-- Begin --

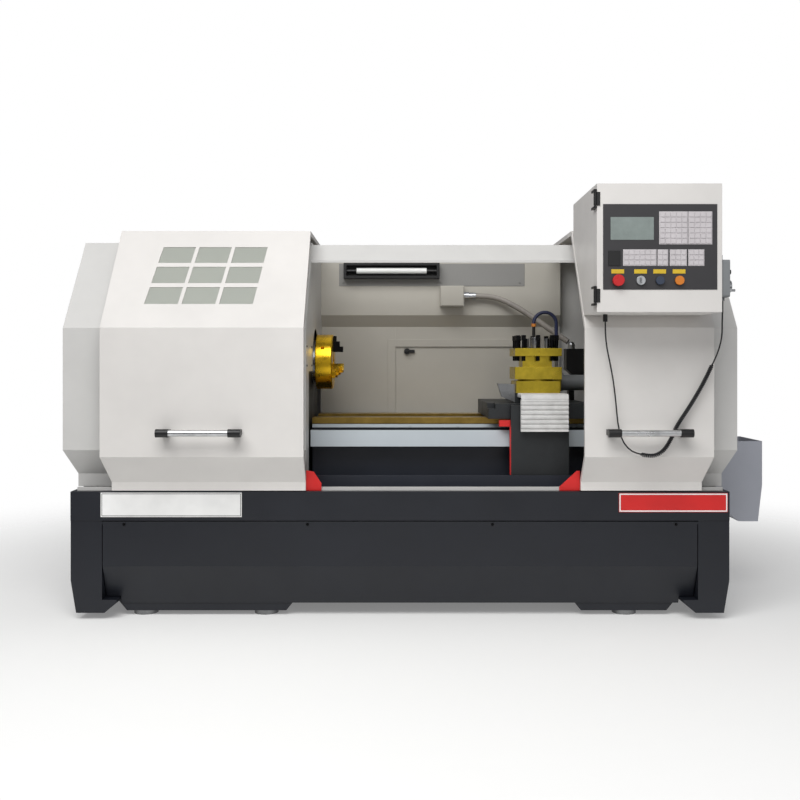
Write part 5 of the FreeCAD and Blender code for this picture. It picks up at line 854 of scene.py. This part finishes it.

-- End --
-- Begin --

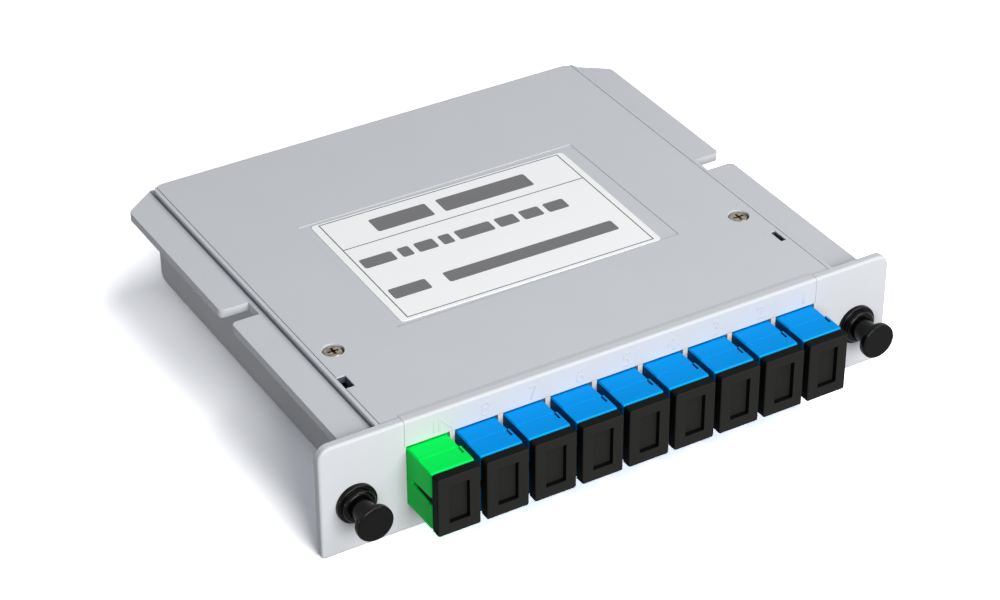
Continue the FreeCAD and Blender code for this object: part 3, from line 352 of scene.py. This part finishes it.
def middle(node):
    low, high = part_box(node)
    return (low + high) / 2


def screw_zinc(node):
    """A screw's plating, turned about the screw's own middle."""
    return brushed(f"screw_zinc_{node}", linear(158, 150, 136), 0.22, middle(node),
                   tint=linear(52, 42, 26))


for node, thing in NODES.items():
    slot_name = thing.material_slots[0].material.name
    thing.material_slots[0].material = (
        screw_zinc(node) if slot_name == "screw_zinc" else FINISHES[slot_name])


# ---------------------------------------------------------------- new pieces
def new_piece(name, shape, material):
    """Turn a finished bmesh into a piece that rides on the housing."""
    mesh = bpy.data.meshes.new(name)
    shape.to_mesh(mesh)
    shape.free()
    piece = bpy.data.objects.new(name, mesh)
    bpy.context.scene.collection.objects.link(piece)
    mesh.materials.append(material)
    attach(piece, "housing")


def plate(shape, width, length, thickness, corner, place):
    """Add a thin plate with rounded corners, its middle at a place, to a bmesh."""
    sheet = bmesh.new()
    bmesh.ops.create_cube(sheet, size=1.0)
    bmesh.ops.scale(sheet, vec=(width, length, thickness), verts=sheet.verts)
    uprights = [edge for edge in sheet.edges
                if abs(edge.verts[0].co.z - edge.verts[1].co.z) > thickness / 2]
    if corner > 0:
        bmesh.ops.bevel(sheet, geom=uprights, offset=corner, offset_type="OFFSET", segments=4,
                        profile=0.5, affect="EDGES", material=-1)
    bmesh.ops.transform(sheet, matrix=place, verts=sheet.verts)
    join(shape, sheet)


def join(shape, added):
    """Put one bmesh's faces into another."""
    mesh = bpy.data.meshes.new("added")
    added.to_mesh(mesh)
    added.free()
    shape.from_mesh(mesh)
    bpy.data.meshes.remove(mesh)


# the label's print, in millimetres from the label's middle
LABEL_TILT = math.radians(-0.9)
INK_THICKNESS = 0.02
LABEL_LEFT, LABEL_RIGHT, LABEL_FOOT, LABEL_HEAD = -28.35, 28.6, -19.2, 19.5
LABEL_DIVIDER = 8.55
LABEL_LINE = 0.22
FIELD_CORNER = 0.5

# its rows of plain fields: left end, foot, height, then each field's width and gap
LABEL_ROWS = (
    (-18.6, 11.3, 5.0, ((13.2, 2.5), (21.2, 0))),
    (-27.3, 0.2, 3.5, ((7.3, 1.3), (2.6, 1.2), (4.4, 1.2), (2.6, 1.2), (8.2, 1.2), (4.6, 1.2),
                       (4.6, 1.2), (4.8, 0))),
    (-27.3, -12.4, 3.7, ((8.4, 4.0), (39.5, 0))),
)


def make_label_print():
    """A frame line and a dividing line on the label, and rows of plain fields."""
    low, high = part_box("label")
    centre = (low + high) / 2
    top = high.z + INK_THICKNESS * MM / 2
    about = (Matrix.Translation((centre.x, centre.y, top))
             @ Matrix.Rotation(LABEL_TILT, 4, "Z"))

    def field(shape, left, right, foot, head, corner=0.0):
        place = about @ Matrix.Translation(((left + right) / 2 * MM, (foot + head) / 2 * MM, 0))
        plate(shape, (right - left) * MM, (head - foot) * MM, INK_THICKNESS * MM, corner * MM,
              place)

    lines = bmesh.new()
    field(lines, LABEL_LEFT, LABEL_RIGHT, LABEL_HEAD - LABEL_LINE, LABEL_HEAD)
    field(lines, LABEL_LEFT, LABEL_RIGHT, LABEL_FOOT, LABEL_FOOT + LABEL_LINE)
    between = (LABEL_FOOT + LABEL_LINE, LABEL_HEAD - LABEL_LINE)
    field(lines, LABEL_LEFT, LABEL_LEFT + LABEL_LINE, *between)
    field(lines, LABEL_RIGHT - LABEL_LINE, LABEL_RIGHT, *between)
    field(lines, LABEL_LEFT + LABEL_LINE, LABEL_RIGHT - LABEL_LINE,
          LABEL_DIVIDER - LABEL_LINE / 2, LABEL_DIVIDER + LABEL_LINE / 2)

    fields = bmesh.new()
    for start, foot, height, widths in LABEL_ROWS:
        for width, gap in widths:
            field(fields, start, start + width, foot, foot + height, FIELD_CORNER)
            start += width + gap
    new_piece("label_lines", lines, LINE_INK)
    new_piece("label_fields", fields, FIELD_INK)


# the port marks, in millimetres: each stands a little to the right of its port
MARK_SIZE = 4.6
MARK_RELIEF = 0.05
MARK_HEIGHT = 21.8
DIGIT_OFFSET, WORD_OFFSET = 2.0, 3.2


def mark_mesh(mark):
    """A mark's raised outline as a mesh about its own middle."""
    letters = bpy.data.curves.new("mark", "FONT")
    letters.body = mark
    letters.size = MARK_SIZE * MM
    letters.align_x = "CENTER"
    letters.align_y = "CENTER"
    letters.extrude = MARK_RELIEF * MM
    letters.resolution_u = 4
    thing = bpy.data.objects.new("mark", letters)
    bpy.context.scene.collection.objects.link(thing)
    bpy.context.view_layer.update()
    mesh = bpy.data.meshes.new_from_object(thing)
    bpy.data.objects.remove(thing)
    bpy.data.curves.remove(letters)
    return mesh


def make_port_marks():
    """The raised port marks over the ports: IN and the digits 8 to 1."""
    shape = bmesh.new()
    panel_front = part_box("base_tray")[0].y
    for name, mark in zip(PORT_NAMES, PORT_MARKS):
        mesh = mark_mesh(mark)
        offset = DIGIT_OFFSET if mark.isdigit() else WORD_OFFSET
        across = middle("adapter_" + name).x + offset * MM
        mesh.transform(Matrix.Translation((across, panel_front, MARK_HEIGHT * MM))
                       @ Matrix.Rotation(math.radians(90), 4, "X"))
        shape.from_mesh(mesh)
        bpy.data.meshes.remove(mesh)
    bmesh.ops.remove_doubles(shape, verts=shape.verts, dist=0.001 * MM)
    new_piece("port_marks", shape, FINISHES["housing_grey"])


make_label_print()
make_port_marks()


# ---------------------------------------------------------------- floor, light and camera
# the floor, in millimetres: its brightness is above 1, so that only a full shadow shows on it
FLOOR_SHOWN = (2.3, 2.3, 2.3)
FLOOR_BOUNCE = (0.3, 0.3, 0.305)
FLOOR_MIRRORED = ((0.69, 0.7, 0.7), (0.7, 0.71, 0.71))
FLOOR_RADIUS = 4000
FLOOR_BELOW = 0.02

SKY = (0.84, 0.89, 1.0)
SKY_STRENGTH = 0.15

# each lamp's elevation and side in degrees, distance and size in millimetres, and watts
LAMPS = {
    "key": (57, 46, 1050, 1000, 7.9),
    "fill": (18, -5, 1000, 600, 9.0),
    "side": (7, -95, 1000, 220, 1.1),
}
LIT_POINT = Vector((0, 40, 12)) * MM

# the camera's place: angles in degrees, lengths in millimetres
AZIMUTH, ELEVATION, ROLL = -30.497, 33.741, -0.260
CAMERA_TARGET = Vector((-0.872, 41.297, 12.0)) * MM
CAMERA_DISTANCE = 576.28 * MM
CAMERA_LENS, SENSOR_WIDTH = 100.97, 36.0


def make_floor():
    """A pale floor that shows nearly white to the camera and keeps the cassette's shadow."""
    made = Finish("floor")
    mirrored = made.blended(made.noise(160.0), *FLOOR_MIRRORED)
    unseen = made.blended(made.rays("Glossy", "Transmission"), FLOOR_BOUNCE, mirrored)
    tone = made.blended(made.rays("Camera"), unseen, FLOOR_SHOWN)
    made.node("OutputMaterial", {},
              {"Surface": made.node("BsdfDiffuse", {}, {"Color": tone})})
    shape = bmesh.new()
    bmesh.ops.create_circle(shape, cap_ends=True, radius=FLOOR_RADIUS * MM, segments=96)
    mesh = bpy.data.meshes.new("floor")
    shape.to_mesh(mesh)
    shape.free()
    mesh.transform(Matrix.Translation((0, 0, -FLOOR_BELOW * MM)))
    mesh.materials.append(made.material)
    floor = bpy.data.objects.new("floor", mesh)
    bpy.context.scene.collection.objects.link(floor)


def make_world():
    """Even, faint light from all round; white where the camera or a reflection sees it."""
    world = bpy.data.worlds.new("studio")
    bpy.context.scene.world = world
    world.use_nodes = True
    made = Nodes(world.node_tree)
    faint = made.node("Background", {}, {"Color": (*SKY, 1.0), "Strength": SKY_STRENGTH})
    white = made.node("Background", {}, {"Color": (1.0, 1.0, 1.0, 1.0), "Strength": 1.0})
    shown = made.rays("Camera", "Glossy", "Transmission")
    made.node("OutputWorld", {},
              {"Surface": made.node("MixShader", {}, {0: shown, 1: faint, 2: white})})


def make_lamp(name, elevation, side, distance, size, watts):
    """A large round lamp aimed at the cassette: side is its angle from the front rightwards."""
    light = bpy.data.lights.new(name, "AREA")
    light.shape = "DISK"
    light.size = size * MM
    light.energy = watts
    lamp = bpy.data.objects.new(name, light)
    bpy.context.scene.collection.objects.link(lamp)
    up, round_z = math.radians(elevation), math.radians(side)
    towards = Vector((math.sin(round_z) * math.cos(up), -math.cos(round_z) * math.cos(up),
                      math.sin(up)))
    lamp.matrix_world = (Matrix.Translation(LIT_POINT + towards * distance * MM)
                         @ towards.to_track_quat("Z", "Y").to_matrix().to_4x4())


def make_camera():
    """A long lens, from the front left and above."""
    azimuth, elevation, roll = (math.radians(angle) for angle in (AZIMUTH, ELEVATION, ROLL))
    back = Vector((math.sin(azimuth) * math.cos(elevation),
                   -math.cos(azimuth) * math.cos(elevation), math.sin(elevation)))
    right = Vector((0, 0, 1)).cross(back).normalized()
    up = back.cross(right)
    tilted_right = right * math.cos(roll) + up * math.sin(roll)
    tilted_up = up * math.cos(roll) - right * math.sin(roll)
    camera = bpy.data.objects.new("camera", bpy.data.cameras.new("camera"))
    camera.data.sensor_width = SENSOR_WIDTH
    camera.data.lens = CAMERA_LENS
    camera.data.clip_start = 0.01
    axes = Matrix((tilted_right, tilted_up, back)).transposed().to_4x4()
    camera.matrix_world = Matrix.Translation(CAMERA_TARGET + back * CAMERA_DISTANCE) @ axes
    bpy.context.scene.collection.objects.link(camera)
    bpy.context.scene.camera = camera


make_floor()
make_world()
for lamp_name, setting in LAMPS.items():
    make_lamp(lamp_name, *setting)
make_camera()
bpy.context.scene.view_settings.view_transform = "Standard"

-- End --
-- Begin --

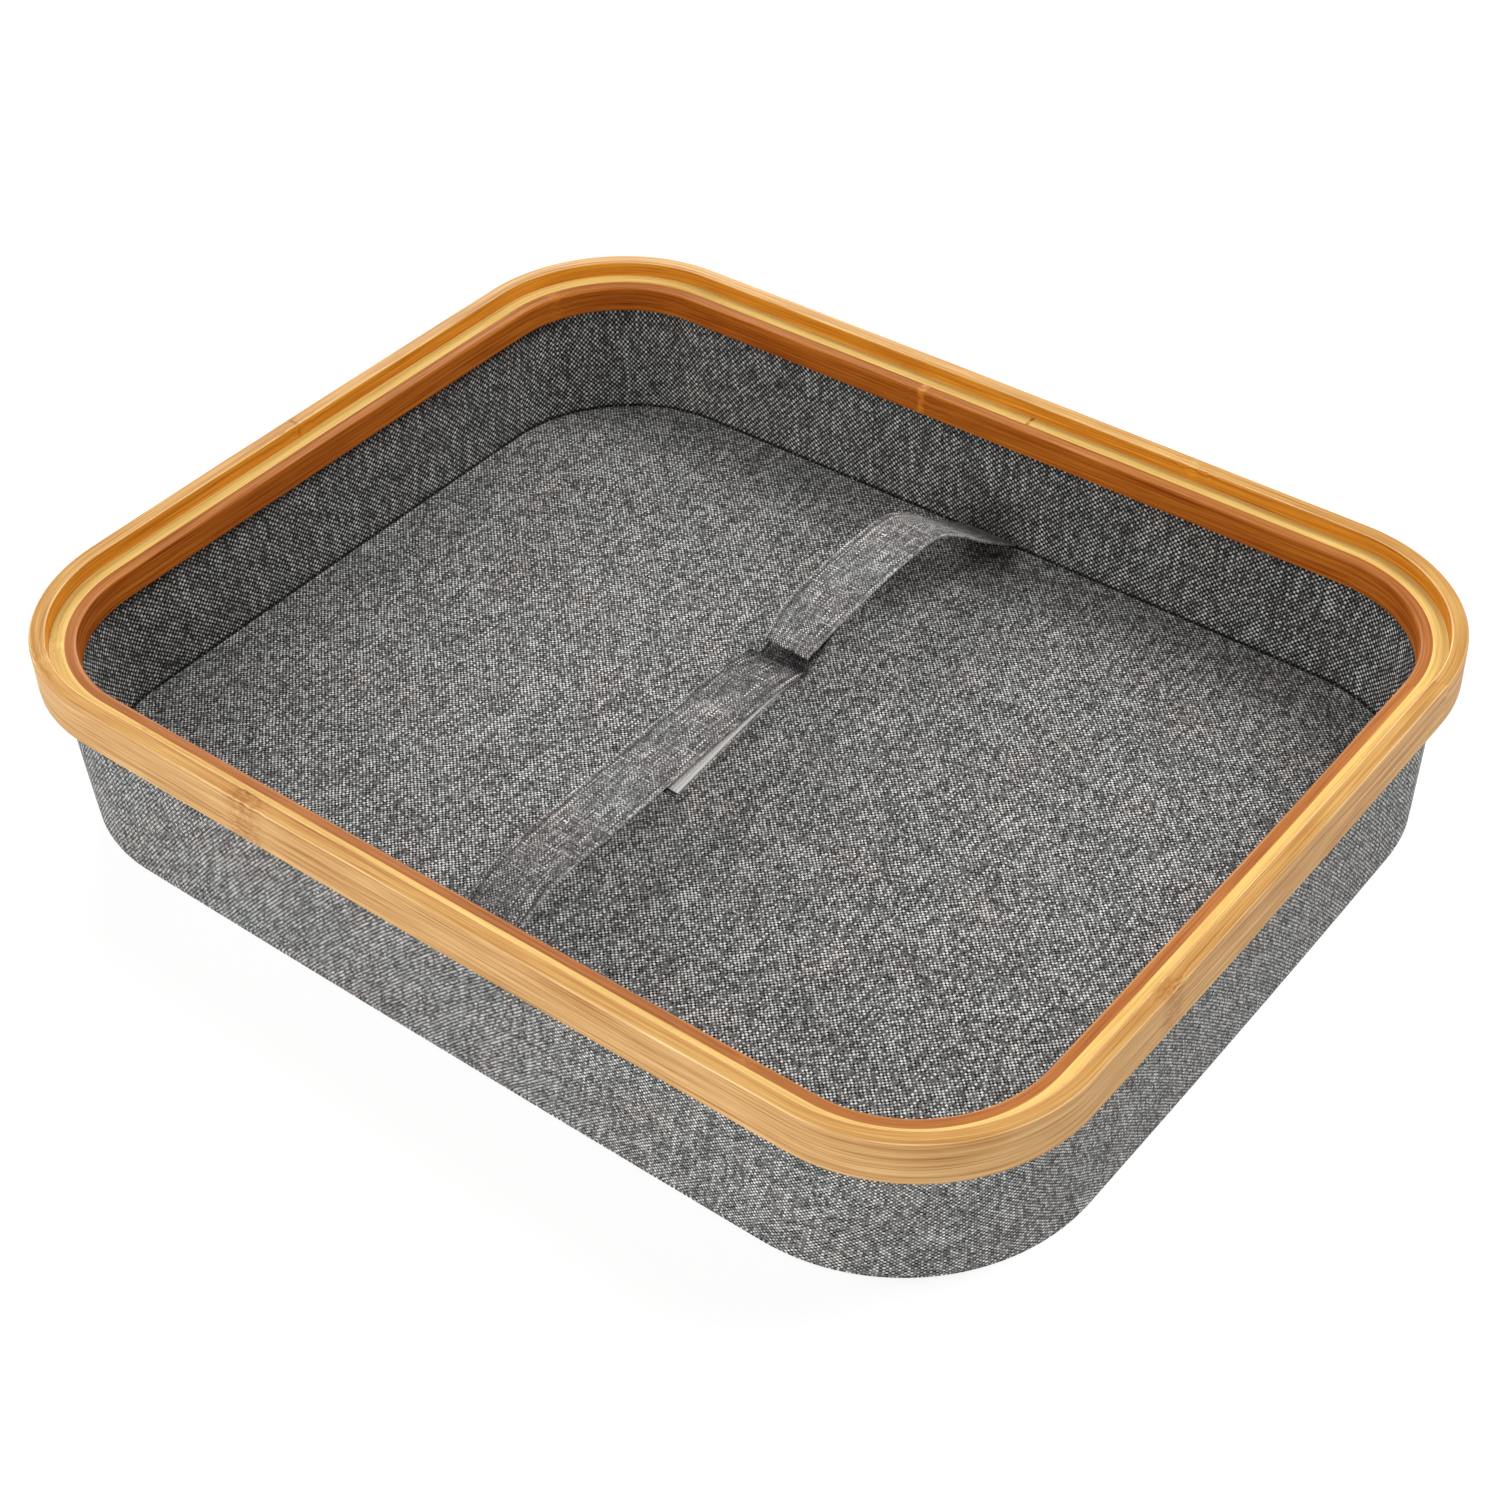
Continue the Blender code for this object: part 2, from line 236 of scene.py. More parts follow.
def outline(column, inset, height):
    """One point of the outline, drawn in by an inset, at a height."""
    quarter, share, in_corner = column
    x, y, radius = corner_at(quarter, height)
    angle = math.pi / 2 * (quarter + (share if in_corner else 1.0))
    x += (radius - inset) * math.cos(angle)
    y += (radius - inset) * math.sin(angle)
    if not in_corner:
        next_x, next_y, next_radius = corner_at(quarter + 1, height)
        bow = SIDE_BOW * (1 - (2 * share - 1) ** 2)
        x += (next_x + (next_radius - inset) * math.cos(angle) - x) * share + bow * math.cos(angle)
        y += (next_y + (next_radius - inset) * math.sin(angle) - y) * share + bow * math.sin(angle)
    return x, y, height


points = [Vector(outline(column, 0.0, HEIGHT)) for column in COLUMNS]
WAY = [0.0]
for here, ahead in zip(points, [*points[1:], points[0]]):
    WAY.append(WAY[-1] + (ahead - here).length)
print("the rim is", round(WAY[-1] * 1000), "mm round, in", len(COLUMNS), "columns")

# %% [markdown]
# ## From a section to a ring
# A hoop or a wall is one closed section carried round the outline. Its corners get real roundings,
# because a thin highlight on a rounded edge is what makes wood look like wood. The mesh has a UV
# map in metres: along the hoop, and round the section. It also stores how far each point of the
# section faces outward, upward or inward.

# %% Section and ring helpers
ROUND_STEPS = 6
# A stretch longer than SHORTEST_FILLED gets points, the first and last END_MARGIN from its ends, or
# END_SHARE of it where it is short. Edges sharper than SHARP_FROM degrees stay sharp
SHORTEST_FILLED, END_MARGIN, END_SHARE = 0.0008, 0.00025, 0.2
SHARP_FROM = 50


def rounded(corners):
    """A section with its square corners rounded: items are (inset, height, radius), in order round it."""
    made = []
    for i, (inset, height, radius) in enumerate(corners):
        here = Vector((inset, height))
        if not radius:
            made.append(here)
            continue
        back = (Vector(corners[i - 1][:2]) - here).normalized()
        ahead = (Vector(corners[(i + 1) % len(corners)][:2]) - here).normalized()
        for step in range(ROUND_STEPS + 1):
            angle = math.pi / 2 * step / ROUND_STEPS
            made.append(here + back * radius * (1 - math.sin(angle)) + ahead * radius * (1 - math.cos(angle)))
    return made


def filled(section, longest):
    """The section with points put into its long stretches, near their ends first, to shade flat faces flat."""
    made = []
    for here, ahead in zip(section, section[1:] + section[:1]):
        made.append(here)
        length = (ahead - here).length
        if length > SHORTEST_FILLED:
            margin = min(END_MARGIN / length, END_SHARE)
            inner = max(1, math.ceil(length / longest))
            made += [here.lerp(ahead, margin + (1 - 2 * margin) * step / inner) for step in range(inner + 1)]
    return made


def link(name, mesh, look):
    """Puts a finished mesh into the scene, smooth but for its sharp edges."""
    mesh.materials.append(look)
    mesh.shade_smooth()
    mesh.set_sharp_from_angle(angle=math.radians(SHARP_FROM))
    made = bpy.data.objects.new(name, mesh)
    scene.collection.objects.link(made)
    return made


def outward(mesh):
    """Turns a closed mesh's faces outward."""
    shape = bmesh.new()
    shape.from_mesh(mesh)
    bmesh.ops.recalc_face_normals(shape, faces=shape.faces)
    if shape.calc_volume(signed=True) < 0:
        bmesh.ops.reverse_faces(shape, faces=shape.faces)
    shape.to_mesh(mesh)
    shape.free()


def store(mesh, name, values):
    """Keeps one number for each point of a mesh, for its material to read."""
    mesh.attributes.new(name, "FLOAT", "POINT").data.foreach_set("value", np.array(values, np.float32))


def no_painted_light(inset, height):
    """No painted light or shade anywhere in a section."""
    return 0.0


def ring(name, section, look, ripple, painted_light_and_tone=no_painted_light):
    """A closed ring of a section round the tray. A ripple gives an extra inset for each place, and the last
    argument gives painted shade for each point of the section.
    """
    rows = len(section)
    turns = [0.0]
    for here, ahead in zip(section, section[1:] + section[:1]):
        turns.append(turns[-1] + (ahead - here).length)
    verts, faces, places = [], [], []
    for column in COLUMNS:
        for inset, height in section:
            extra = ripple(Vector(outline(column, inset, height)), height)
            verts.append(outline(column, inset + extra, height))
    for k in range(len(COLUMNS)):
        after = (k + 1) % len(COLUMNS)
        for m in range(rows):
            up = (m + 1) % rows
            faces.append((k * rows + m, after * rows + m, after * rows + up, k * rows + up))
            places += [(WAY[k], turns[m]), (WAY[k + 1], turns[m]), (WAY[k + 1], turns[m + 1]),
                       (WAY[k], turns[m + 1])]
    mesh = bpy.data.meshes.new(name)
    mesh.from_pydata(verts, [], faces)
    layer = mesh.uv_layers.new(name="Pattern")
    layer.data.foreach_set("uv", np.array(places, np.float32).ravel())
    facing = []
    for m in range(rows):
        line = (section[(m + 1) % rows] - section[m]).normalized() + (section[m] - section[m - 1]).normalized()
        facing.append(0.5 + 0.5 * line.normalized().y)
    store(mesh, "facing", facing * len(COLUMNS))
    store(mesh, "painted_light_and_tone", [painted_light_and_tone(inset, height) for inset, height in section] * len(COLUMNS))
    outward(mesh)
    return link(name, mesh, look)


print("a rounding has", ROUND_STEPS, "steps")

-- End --

# Task goal:
Your task is to quote exactly the lines beginning with the one that contains "Continue the FreeCAD" and ending with the one that contains "FIELD_CORNER = 0.5", with nothing left out or added.

# Answer to the task:
Continue the FreeCAD and Blender code for this object: part 3, from line 352 of scene.py. This part finishes it.
def middle(node):
    low, high = part_box(node)
    return (low + high) / 2


def screw_zinc(node):
    """A screw's plating, turned about the screw's own middle."""
    return brushed(f"screw_zinc_{node}", linear(158, 150, 136), 0.22, middle(node),
                   tint=linear(52, 42, 26))


for node, thing in NODES.items():
    slot_name = thing.material_slots[0].material.name
    thing.material_slots[0].material = (
        screw_zinc(node) if slot_name == "screw_zinc" else FINISHES[slot_name])


# ---------------------------------------------------------------- new pieces
def new_piece(name, shape, material):
    """Turn a finished bmesh into a piece that rides on the housing."""
    mesh = bpy.data.meshes.new(name)
    shape.to_mesh(mesh)
    shape.free()
    piece = bpy.data.objects.new(name, mesh)
    bpy.context.scene.collection.objects.link(piece)
    mesh.materials.append(material)
    attach(piece, "housing")


def plate(shape, width, length, thickness, corner, place):
    """Add a thin plate with rounded corners, its middle at a place, to a bmesh."""
    sheet = bmesh.new()
    bmesh.ops.create_cube(sheet, size=1.0)
    bmesh.ops.scale(sheet, vec=(width, length, thickness), verts=sheet.verts)
    uprights = [edge for edge in sheet.edges
                if abs(edge.verts[0].co.z - edge.verts[1].co.z) > thickness / 2]
    if corner > 0:
        bmesh.ops.bevel(sheet, geom=uprights, offset=corner, offset_type="OFFSET", segments=4,
                        profile=0.5, affect="EDGES", material=-1)
    bmesh.ops.transform(sheet, matrix=place, verts=sheet.verts)
    join(shape, sheet)


def join(shape, added):
    """Put one bmesh's faces into another."""
    mesh = bpy.data.meshes.new("added")
    added.to_mesh(mesh)
    added.free()
    shape.from_mesh(mesh)
    bpy.data.meshes.remove(mesh)


# the label's print, in millimetres from the label's middle
LABEL_TILT = math.radians(-0.9)
INK_THICKNESS = 0.02
LABEL_LEFT, LABEL_RIGHT, LABEL_FOOT, LABEL_HEAD = -28.35, 28.6, -19.2, 19.5
LABEL_DIVIDER = 8.55
LABEL_LINE = 0.22
FIELD_CORNER = 0.5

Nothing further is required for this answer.